§ **Exercise brief**: Give every line of the material again, exactly as written.

--- START ---

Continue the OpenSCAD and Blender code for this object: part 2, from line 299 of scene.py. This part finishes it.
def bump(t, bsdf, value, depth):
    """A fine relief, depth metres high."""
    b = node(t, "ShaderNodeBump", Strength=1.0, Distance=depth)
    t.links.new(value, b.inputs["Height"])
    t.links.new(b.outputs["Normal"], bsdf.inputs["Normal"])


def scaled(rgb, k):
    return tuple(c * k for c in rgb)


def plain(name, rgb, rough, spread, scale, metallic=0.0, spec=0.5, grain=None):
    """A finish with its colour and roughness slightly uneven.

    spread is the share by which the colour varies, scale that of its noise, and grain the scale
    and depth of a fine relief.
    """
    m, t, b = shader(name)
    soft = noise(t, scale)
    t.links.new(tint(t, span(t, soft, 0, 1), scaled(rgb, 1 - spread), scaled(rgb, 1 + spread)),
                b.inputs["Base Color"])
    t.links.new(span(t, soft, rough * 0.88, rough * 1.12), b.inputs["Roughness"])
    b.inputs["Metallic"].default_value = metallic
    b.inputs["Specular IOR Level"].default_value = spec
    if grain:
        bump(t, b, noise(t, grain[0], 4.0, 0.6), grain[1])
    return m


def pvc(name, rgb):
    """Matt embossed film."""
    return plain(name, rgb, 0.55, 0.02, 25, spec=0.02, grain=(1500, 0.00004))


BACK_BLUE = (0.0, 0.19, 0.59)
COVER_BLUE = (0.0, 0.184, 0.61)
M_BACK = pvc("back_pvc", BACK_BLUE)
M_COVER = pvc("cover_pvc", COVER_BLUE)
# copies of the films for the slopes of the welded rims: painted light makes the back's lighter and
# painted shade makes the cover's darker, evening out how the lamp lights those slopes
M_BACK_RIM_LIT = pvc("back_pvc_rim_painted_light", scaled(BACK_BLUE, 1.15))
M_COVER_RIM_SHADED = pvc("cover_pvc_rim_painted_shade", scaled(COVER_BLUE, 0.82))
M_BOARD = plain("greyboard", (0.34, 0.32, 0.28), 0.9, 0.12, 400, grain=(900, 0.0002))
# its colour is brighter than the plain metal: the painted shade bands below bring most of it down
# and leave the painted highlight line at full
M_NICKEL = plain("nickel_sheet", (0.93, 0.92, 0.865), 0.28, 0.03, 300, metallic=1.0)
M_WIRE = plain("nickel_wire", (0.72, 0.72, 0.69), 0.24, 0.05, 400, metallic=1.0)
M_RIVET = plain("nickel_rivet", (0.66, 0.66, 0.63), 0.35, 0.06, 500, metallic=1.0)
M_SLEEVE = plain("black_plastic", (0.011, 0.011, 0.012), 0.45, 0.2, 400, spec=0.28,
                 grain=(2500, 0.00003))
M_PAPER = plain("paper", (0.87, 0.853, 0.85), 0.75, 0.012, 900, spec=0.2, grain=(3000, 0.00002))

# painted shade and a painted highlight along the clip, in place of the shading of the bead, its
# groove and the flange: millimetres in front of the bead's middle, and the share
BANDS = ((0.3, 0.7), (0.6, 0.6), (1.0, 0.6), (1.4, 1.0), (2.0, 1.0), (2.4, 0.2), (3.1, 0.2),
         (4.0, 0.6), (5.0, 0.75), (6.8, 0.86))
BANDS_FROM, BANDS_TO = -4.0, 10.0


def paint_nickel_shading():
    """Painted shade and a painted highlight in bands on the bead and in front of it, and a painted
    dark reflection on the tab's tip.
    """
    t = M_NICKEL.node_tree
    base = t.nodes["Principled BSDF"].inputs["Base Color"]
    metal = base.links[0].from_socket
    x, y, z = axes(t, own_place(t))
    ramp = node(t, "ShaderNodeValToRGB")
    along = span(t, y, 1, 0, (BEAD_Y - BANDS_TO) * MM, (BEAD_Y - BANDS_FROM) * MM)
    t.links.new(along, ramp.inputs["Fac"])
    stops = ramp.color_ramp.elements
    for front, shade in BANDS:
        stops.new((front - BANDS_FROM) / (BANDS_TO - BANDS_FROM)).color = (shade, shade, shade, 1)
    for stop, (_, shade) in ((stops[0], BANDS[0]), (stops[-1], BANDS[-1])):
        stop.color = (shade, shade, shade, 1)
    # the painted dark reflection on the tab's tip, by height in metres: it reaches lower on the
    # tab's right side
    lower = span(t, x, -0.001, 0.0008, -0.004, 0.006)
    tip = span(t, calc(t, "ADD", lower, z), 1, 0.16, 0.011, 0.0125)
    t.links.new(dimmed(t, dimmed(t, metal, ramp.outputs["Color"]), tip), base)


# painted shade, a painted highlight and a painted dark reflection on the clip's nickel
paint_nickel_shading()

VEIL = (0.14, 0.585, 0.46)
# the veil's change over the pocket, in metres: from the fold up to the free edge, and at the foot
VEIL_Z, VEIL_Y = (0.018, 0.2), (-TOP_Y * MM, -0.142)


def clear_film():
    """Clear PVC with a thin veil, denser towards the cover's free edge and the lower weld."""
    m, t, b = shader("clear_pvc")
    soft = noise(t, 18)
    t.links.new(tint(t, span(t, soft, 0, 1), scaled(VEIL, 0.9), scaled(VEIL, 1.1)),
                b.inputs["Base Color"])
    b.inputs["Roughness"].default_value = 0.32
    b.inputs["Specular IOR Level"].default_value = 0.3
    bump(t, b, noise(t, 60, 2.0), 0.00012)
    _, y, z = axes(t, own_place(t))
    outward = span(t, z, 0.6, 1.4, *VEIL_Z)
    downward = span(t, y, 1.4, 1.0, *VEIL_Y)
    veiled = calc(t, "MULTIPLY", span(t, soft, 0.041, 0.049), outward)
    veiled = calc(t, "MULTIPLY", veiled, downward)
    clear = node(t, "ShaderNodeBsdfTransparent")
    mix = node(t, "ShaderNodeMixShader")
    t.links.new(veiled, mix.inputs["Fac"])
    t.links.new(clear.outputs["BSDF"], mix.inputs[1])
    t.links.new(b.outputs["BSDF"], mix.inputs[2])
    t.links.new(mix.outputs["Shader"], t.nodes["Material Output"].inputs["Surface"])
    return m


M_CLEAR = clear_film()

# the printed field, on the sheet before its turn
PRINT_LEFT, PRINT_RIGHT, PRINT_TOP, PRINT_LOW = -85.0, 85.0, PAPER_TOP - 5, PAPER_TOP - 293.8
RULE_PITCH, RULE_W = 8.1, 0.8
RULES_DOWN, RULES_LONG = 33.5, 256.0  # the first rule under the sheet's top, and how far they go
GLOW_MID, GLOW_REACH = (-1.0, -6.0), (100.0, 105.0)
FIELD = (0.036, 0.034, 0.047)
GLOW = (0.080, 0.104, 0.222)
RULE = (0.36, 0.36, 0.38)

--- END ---

§ **Task answer**:
Continue the OpenSCAD and Blender code for this object: part 2, from line 299 of scene.py. This part finishes it.
def bump(t, bsdf, value, depth):
    """A fine relief, depth metres high."""
    b = node(t, "ShaderNodeBump", Strength=1.0, Distance=depth)
    t.links.new(value, b.inputs["Height"])
    t.links.new(b.outputs["Normal"], bsdf.inputs["Normal"])


def scaled(rgb, k):
    return tuple(c * k for c in rgb)


def plain(name, rgb, rough, spread, scale, metallic=0.0, spec=0.5, grain=None):
    """A finish with its colour and roughness slightly uneven.

    spread is the share by which the colour varies, scale that of its noise, and grain the scale
    and depth of a fine relief.
    """
    m, t, b = shader(name)
    soft = noise(t, scale)
    t.links.new(tint(t, span(t, soft, 0, 1), scaled(rgb, 1 - spread), scaled(rgb, 1 + spread)),
                b.inputs["Base Color"])
    t.links.new(span(t, soft, rough * 0.88, rough * 1.12), b.inputs["Roughness"])
    b.inputs["Metallic"].default_value = metallic
    b.inputs["Specular IOR Level"].default_value = spec
    if grain:
        bump(t, b, noise(t, grain[0], 4.0, 0.6), grain[1])
    return m


def pvc(name, rgb):
    """Matt embossed film."""
    return plain(name, rgb, 0.55, 0.02, 25, spec=0.02, grain=(1500, 0.00004))


BACK_BLUE = (0.0, 0.19, 0.59)
COVER_BLUE = (0.0, 0.184, 0.61)
M_BACK = pvc("back_pvc", BACK_BLUE)
M_COVER = pvc("cover_pvc", COVER_BLUE)
# copies of the films for the slopes of the welded rims: painted light makes the back's lighter and
# painted shade makes the cover's darker, evening out how the lamp lights those slopes
M_BACK_RIM_LIT = pvc("back_pvc_rim_painted_light", scaled(BACK_BLUE, 1.15))
M_COVER_RIM_SHADED = pvc("cover_pvc_rim_painted_shade", scaled(COVER_BLUE, 0.82))
M_BOARD = plain("greyboard", (0.34, 0.32, 0.28), 0.9, 0.12, 400, grain=(900, 0.0002))
# its colour is brighter than the plain metal: the painted shade bands below bring most of it down
# and leave the painted highlight line at full
M_NICKEL = plain("nickel_sheet", (0.93, 0.92, 0.865), 0.28, 0.03, 300, metallic=1.0)
M_WIRE = plain("nickel_wire", (0.72, 0.72, 0.69), 0.24, 0.05, 400, metallic=1.0)
M_RIVET = plain("nickel_rivet", (0.66, 0.66, 0.63), 0.35, 0.06, 500, metallic=1.0)
M_SLEEVE = plain("black_plastic", (0.011, 0.011, 0.012), 0.45, 0.2, 400, spec=0.28,
                 grain=(2500, 0.00003))
M_PAPER = plain("paper", (0.87, 0.853, 0.85), 0.75, 0.012, 900, spec=0.2, grain=(3000, 0.00002))

# painted shade and a painted highlight along the clip, in place of the shading of the bead, its
# groove and the flange: millimetres in front of the bead's middle, and the share
BANDS = ((0.3, 0.7), (0.6, 0.6), (1.0, 0.6), (1.4, 1.0), (2.0, 1.0), (2.4, 0.2), (3.1, 0.2),
         (4.0, 0.6), (5.0, 0.75), (6.8, 0.86))
BANDS_FROM, BANDS_TO = -4.0, 10.0


def paint_nickel_shading():
    """Painted shade and a painted highlight in bands on the bead and in front of it, and a painted
    dark reflection on the tab's tip.
    """
    t = M_NICKEL.node_tree
    base = t.nodes["Principled BSDF"].inputs["Base Color"]
    metal = base.links[0].from_socket
    x, y, z = axes(t, own_place(t))
    ramp = node(t, "ShaderNodeValToRGB")
    along = span(t, y, 1, 0, (BEAD_Y - BANDS_TO) * MM, (BEAD_Y - BANDS_FROM) * MM)
    t.links.new(along, ramp.inputs["Fac"])
    stops = ramp.color_ramp.elements
    for front, shade in BANDS:
        stops.new((front - BANDS_FROM) / (BANDS_TO - BANDS_FROM)).color = (shade, shade, shade, 1)
    for stop, (_, shade) in ((stops[0], BANDS[0]), (stops[-1], BANDS[-1])):
        stop.color = (shade, shade, shade, 1)
    # the painted dark reflection on the tab's tip, by height in metres: it reaches lower on the
    # tab's right side
    lower = span(t, x, -0.001, 0.0008, -0.004, 0.006)
    tip = span(t, calc(t, "ADD", lower, z), 1, 0.16, 0.011, 0.0125)
    t.links.new(dimmed(t, dimmed(t, metal, ramp.outputs["Color"]), tip), base)


# painted shade, a painted highlight and a painted dark reflection on the clip's nickel
paint_nickel_shading()

VEIL = (0.14, 0.585, 0.46)
# the veil's change over the pocket, in metres: from the fold up to the free edge, and at the foot
VEIL_Z, VEIL_Y = (0.018, 0.2), (-TOP_Y * MM, -0.142)


def clear_film():
    """Clear PVC with a thin veil, denser towards the cover's free edge and the lower weld."""
    m, t, b = shader("clear_pvc")
    soft = noise(t, 18)
    t.links.new(tint(t, span(t, soft, 0, 1), scaled(VEIL, 0.9), scaled(VEIL, 1.1)),
                b.inputs["Base Color"])
    b.inputs["Roughness"].default_value = 0.32
    b.inputs["Specular IOR Level"].default_value = 0.3
    bump(t, b, noise(t, 60, 2.0), 0.00012)
    _, y, z = axes(t, own_place(t))
    outward = span(t, z, 0.6, 1.4, *VEIL_Z)
    downward = span(t, y, 1.4, 1.0, *VEIL_Y)
    veiled = calc(t, "MULTIPLY", span(t, soft, 0.041, 0.049), outward)
    veiled = calc(t, "MULTIPLY", veiled, downward)
    clear = node(t, "ShaderNodeBsdfTransparent")
    mix = node(t, "ShaderNodeMixShader")
    t.links.new(veiled, mix.inputs["Fac"])
    t.links.new(clear.outputs["BSDF"], mix.inputs[1])
    t.links.new(b.outputs["BSDF"], mix.inputs[2])
    t.links.new(mix.outputs["Shader"], t.nodes["Material Output"].inputs["Surface"])
    return m


M_CLEAR = clear_film()

# the printed field, on the sheet before its turn
PRINT_LEFT, PRINT_RIGHT, PRINT_TOP, PRINT_LOW = -85.0, 85.0, PAPER_TOP - 5, PAPER_TOP - 293.8
RULE_PITCH, RULE_W = 8.1, 0.8
RULES_DOWN, RULES_LONG = 33.5, 256.0  # the first rule under the sheet's top, and how far they go
GLOW_MID, GLOW_REACH = (-1.0, -6.0), (100.0, 105.0)
FIELD = (0.036, 0.034, 0.047)
GLOW = (0.080, 0.104, 0.222)
RULE = (0.36, 0.36, 0.38)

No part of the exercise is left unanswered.